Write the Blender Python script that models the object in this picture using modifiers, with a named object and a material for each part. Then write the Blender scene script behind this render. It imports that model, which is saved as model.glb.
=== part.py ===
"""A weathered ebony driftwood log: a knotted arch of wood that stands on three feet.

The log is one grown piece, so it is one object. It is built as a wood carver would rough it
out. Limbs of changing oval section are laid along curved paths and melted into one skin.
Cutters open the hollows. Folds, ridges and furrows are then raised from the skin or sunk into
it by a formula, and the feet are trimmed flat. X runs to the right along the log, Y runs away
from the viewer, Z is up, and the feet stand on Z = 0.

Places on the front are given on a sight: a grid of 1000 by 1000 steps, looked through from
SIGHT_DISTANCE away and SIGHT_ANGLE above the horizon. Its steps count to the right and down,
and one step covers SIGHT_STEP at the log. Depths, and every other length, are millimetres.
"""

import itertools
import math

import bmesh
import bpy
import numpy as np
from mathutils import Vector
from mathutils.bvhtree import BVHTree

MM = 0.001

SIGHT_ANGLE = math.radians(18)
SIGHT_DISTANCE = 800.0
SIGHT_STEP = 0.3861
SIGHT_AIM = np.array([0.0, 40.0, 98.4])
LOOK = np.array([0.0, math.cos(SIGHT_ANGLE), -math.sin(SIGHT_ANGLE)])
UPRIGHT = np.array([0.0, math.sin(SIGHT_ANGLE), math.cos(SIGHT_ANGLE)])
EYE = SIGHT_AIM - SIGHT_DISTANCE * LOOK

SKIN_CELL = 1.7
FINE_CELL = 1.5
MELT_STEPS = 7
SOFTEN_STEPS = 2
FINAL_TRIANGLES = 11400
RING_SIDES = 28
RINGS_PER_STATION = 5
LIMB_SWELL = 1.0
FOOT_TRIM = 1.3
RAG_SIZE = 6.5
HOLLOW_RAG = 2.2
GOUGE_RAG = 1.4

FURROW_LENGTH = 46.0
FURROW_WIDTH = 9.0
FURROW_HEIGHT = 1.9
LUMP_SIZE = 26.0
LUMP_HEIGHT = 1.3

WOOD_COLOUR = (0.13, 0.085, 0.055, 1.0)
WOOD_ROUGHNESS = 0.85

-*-

## [TASK OBJECTIVE]
Output exactly the leading lines of the data, up to and including the line marked by "on three feet.".

## [TASK SOLUTION]
Write the Blender Python script that models the object in this picture using modifiers, with a named object and a material for each part. Then write the Blender scene script behind this render. It imports that model, which is saved as model.glb.
=== part.py ===
"""A weathered ebony driftwood log: a knotted arch of wood that stands on three feet.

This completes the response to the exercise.